Facilitators on networks reveal optimal interplay between information exchange and reciprocity

Reciprocity is firmly established as an important mechanism that promotes cooperation. An efficient information exchange is likewise important, especially on structured populations, where interactions between players are limited. Motivated by these two facts, we explore the role of facilitators in social dilemmas on networks. Facilitators are here mirrors to their neighbors—they cooperate with cooperators and defect with defectors—but they do not participate in the exchange of strategies. As such, in addition to introducing direct reciprocity, they also obstruct information exchange. In well-mixed populations, facilitators favor the replacement and invasion of defection by cooperation as long as their number exceeds a critical value. In structured populations, on the other hand, there exists a delicate balance between the benefits of reciprocity and the deterioration of information exchange. Extensive Monte Carlo simulations of social dilemmas on various interaction networks reveal that there exists an optimal interplay between reciprocity and information exchange, which sets in only when a small number of facilitators occupy the main hubs of the scale-free network. The drawbacks of missing cooperative hubs are more than compensated for by reciprocity and, at the same time, the compromised information exchange is routed via the auxiliary hubs with only marginal losses in effectivity. These results indicate that it is not always optimal for the main hubs to become leaders of the masses, but rather to exploit their highly connected state to promote tit-for-tat-like behavior.

Figure 1

Evolution of cooperation with and without facilitators on the square lattice.
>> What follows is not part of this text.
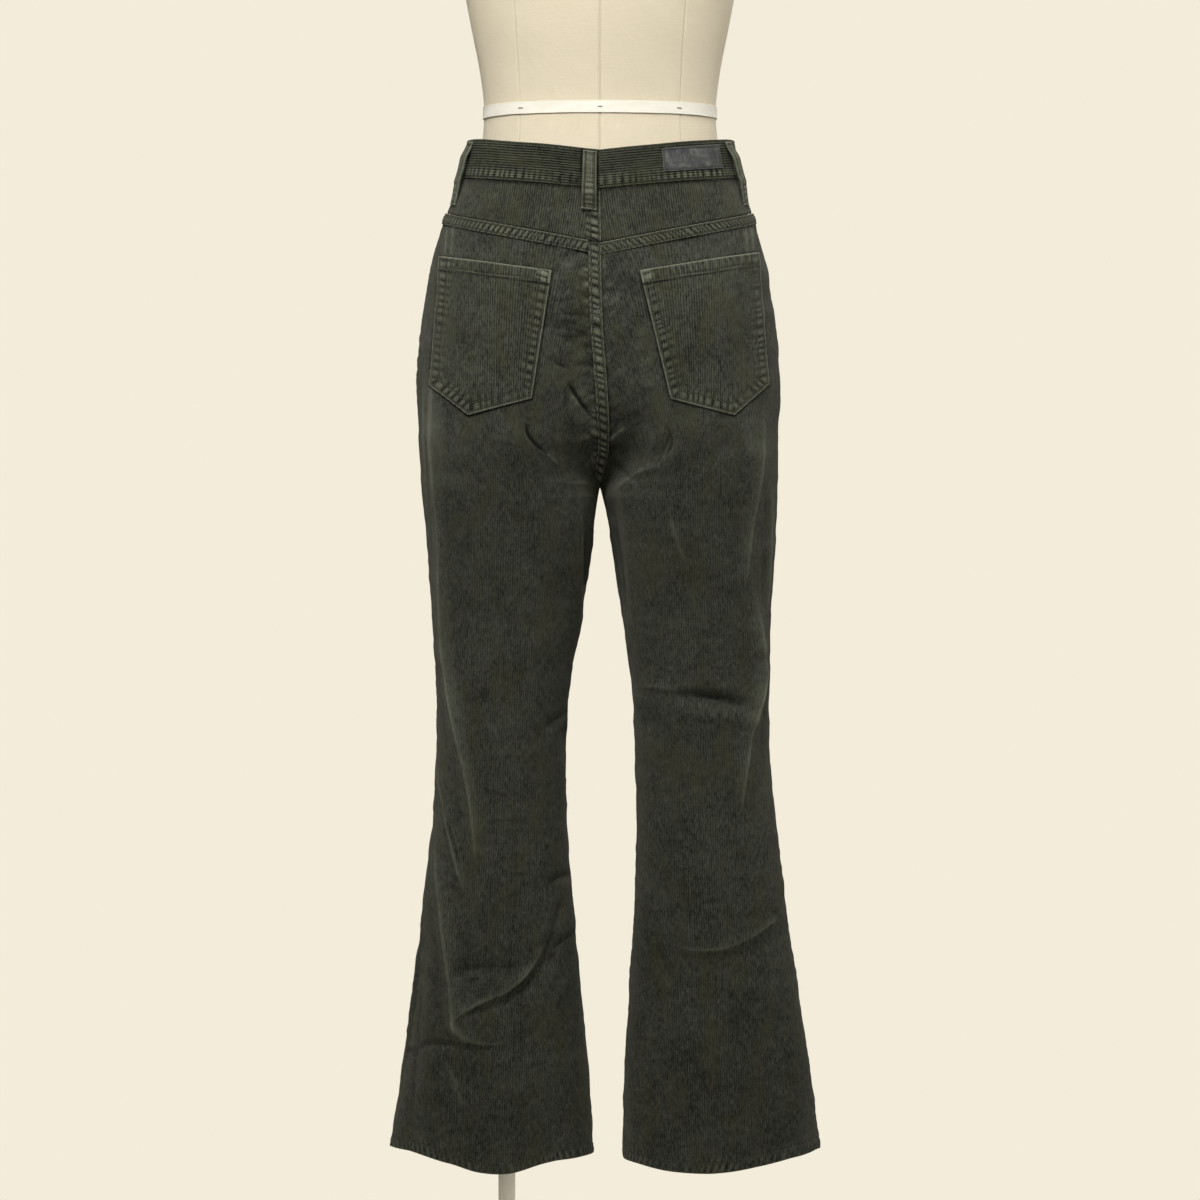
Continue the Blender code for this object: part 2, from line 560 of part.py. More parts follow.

Depicted is the rescaled stationary fraction of cooperators ${\rho }_C$ on the whole $T\text{−}S$ parameter plane, as obtained in the absence of facilitators (red dotted lines) and with ${\rho }_F=0.05$ (green solid lines). It can be observed that facilitators do not change the qualitative properties of the solutions, but their presence does shift the survival barrier of cooperators towards harsher conditions, especially in the prisoner's dilemma quadrant (see the text). Here HG denotes the harmony game, SD denotes the snowdrift game, SH denotes the stag-hunt game, and PD denotes the prisoner's dilemma game.

Figure 2

Impact of facilitators on (a) the square lattice and (b) the random regular graph. Depicted is the stationary fraction of cooperators ${\rho }_C$ in dependence on $r$, as obtained for different fractions of facilitators occupying the network (see figure legend for the values of ${\rho }_F$). Due to the qualitatively identical results obtained on the two networks, it can be concluded that the topology of the interaction network does not play a notable role. More precisely, if the network remains degree homogeneous, then the randomness of interactions yields the same results as lattice-type models.

Figure 3

Characteristic distributions of cooperators [dark gray (blue)] and defectors [light gray (red)] on the $L\times L=100\times 100$ square lattice, as obtained for $r=-1$ (left) and $r=1$ (right) if the fraction of facilitators (gray) is sufficiently high for them to split the population in effectively isolated smaller fragments. The left panel depicts the outcome of the most lenient harmony game, yet still some defectors are able to survive. On the contrary, the right panel depicts the outcome of the harshest prisoner's dilemma game, yet cooperators survive. In both panels the fraction of facilitators is ${\rho }_F=0.5$.

Figure 4

Minimal fraction of facilitators that is necessary to avoid the tragedy of the commons (the pure $D$ state) as a function of $r=T-1$ for the prisoner's dilemma: Cooperation becomes viable above this threshold. Comparison of the mean field prediction ${\tilde{\rho }}_F=r/(1+r)$ (dotted line) with the value obtained by numerical simulations on random graphs with regular degree 4 (symbols). When the degree increases, the symbols would move towards the mean field line (not shown here). See also the main text for details.

Figure 5

Impact of facilitators on the scale-free network (a) if their placement is uniformly random regardless of the degree of players or if their placement is limited to players with (b) low or (c) intermediate degree. Depicted is the stationary fraction of cooperators ${\rho }_C$ in dependence on $r$, as obtained for different fractions of facilitators occupying the network (see the legend for the values of ${\rho }_F$). As in Fig. 2, increasing the value of ${\rho }_F$ will significantly extend the region where cooperators and defectors are able to coexist, especially if the facilitators are placed randomly (a). The results are obtained using $N={10}^5$ system size (see the text).

Figure 6

Impact of facilitators on the BA scale-free network if their placement is limited to players with high degree. Depicted is the stationary fraction of cooperators ${\rho }_C$ in dependence on $r$, as obtained for different fractions of facilitators occupying the targeted high-degree nodes (see the legend for the values of ${\rho }_F$ placed at the most connected nodes). These results reveal the existence of the optimal interplay between information exchange and reciprocity (see the main text for details). Compared to the results presented in Fig. 5, only in this particular case is it possible to combine the two effects to arrive at the best conditions for widespread cooperation. The results are obtained using $N={10}^5$ system size.